The event was supported by the Faculty of Law and a number of Faculty staff, students, and alumni had the opportunity to attend.
In the wake of the 15 March Christchurch terrorist attacks, where internet and technology companies struggled to keep up with millions of attempts to share a Facebook livestream of the horrific events, Smith said that the technology sector needed to take urgent action to prevent something similar happening again.
“It’s a moment in time that really calls on us to think about what we need to do when it comes to technology. It’s in some ways a frustrating moment because it feels like the tech sector has been a little too slow.
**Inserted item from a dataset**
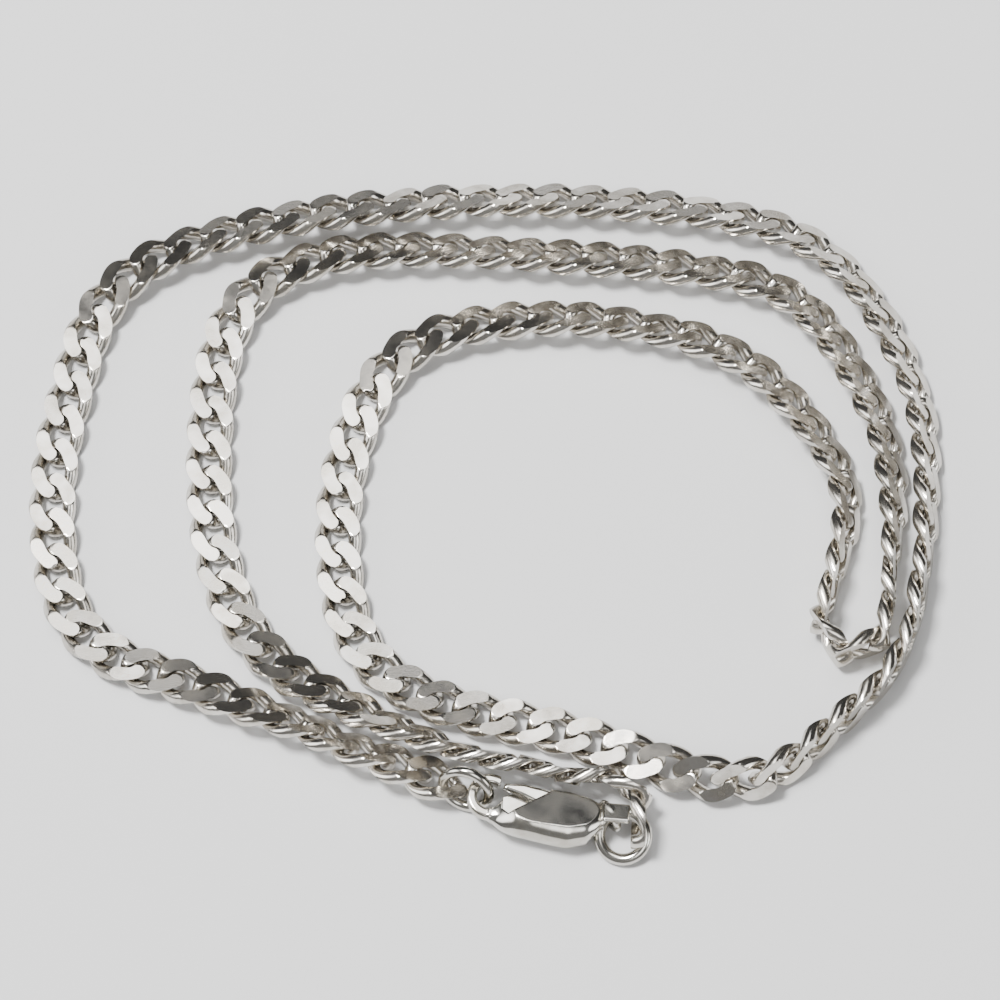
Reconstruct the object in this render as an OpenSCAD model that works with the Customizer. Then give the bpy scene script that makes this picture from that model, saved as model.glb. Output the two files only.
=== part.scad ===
// Flat curb chain necklace, fastened and laid down in three loops.
// Millimetres. +Z is up and the necklace lies on z = 0.

/* [Chain] */
// Step from one link to the next
link_pitch = 3.21; // [3.2:0.005:3.22]
// Width of a link, across its two side wires
link_width = 4.0; // [3.9:0.05:4.05]
// Thickness of a link, between its two cut flats
link_thickness = 1.5; // [1.45:0.05:1.7]
// Diameter of the wire the links are bent from
link_wire = 1.05; // [0.95:0.01:1.08]
// Twist of a link from its middle to each end, in degrees
link_twist = 54; // [50:1:56]

/* [Rings] */
// Wire of the soldered ring that the hook catches
hook_ring_wire = 0.9; // [0.8:0.05:0.95]
// Outside diameter of that ring
hook_ring_outer = 4.9; // [4.8:0.05:5.0]
// Wire of the soldered ring at the clasp's tail
tail_ring_wire = 1.0; // [0.9:0.05:1.05]
// Outside diameter of that ring
tail_ring_outer = 4.9; // [4.8:0.05:5.0]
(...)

I think the tech sector, simply put, needs to do more,” he told the audience.
“It’s not just a question for those tech companies that might be considered part of the problem—it’s actually a question for every tech company, because even if you’re not part of the problem, you have an opportunity, and I would argue a responsibility, to be part of the solution.”
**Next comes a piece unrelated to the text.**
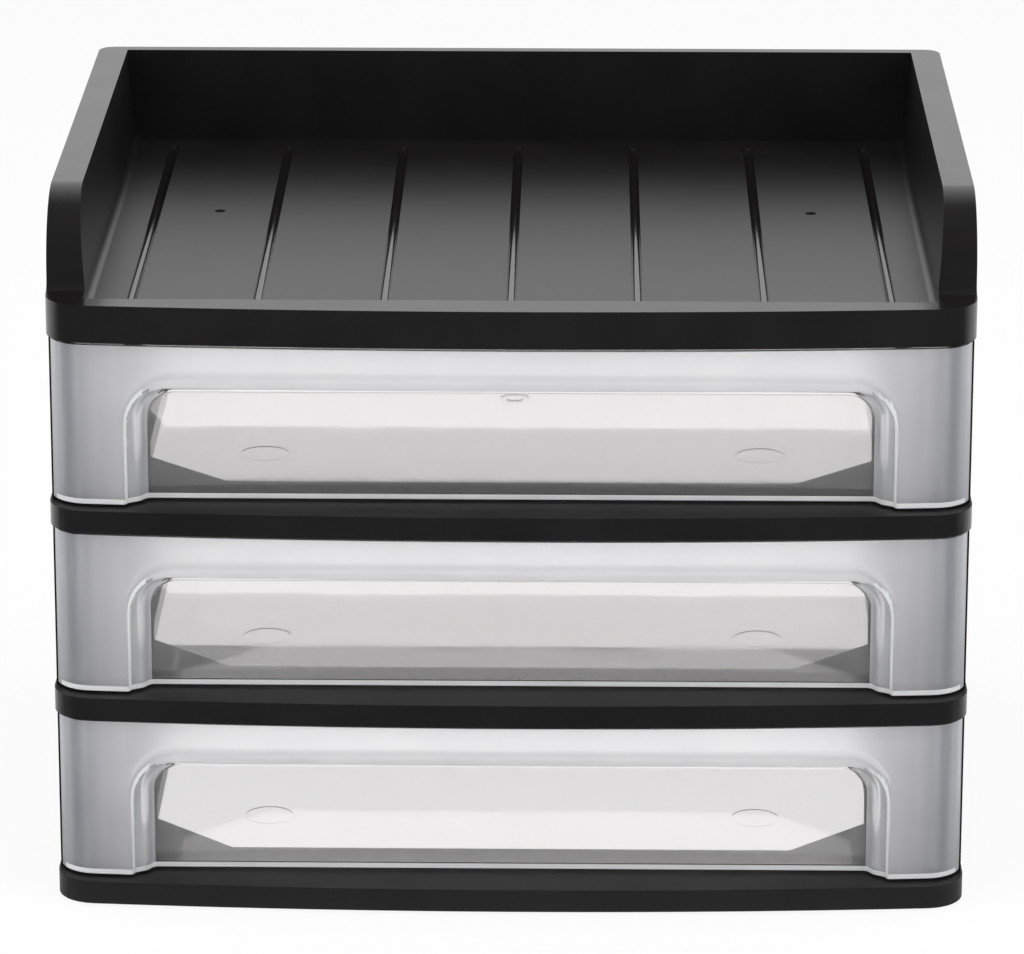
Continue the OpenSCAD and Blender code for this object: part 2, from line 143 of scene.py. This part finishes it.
through = add_node(tree, "ShaderNodeMapRange", [(path.outputs["Is Transmission Ray"], "Value")],
                   [("To Min", 1.0), ("To Max", TABLE_THROUGH)])
glow = add_node(tree, "ShaderNodeEmission", [(through.outputs[0], "Strength")],
                [("Color", WHITE)])
mirrored = add_node(tree, "ShaderNodeEmission", [(room.outputs[0], "Strength")],
                    [("Color", WHITE)])
mix = add_node(tree, "ShaderNodeMixShader", [(path.outputs["Is Glossy Ray"], 0), (matt.outputs[0], 1),
                                             (mirrored.outputs[0], 2)])
mix = add_node(tree, "ShaderNodeMixShader", [(share.outputs[0], 0), (mix.outputs[0], 1),
                                             (glow.outputs[0], 2)])
add_node(tree, "ShaderNodeOutputMaterial", [(mix.outputs[0], "Surface")])
floor.data.materials.append(table_paint)

# Name, place, what it is aimed at, width and height in metres, and watts
LAMPS = (("softbox_over", (0, -0.1, 1.6), (0, 0, 0.1), (1.6, 1.2), 14),
         ("softbox_left", (-1.5, -1.0, 0.9), (0, 0, 0.12), (0.9, 1.2), 11),
         ("softbox_right", (1.5, -1.0, 0.9), (0, 0, 0.12), (0.9, 1.2), 11),
         ("low_fill", (0, -1.3, 0.12), (0, 0, 0.2), (1.4, 0.2), 3.5))
for name, place, aim, size, watts in LAMPS:
    lamp_data = bpy.data.lights.new(name, "AREA")
    lamp_data.shape = "RECTANGLE"
    lamp_data.size, lamp_data.size_y = size
    lamp_data.energy = watts
    lamp = bpy.data.objects.new(name, lamp_data)
    lamp.location = place
    lamp.rotation_euler = (Vector(aim) - Vector(place)).to_track_quat("-Z", "Y").to_euler()
    lamp.visible_glossy = False
    lamp.visible_camera = False
    lamp.visible_transmission = False
    bpy.context.scene.collection.objects.link(lamp)

# ---- Base frame ----
# The lowest deck, an open frame injection moulded in black polystyrene. Its bowed band is the
# foot of the case, and the bottom drawer runs on its rails.

# Moulded polystyrene: an even satin gloss from a polished tool. Its skin is faintly wavy from
# the flow of the plastic (waves of about 35 mm), with a fine spark-eroded grain over it. The
# real grain is 0.1 mm, which is too fine to show, so it is drawn at 0.5 mm.
FLOW_MM = 35.0
GRAIN_MM = 0.5
black_plastic = bpy.data.materials.new("moulded_black_polystyrene")
black_plastic.use_nodes = True
tree = black_plastic.node_tree
shader = tree.nodes["Principled BSDF"]
shader.inputs["IOR"].default_value = 1.58
place = add_node(tree, "ShaderNodeTexCoord")
flow = add_node(tree, "ShaderNodeTexNoise", [(place.outputs["Object"], "Vector")],
                [("Scale", 1 / (FLOW_MM * MM)), ("Detail", 2.0), ("Roughness", 0.5)])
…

Smith stressed that not only does the sector need to do more on its own, but that it also needs to work more collaboratively with governments and non-governmental organisations. “We need to recognise that the law, regulation, and governments have an increasing role to play,” he said.
He outlined several areas where tech companies could focus on improvement: “One is how we prevent these kinds of abuses of technology to stop the sharing of these kinds of terrorist videos, and how we change human processes—and what we expect tech companies to do.”
To highlight his point, Smith quoted something that Prime Minister Jacinda Ardern had recently said on this topic: “Gone are the days when tech companies could think of their platforms as simply akin to the postal service, where all they did was deliver the mail.”
He said there’s also a need to strengthen the way tech companies collaborate in response to these kinds of crises.
“Certainly we’ve seen tech companies, including Microsoft, working with other companies like Facebook to respond to cybersecurity attacks. We can take some of what we’ve learned and create new protocols that can and should be applied in these instances to react instantaneously, the way the world needs us to act.”
A third aspect Smith noted was the increasingly toxic tone of online interactions.
“We need to recognise and acknowledge that to some degree, digital discourse has become far too toxic. Of course, there’s a huge leap between hateful speech and an armed attack, but to some degree we’ve seen in recent years… the creation of a legitimacy for conduct online that none of us would tolerate in person.
“We would stop it if it were happening in our office, we would scold our children if they said the things people say routinely online. And this toxicity is not making the problem easier to address.
“It’s a multifaceted challenge, and we need to take it seriously. We need to do more if we are going to turn it from a learning moment to a moment of action.”
Smith’s talk expanded on a Microsoft blog post he had recently authored on the same topic.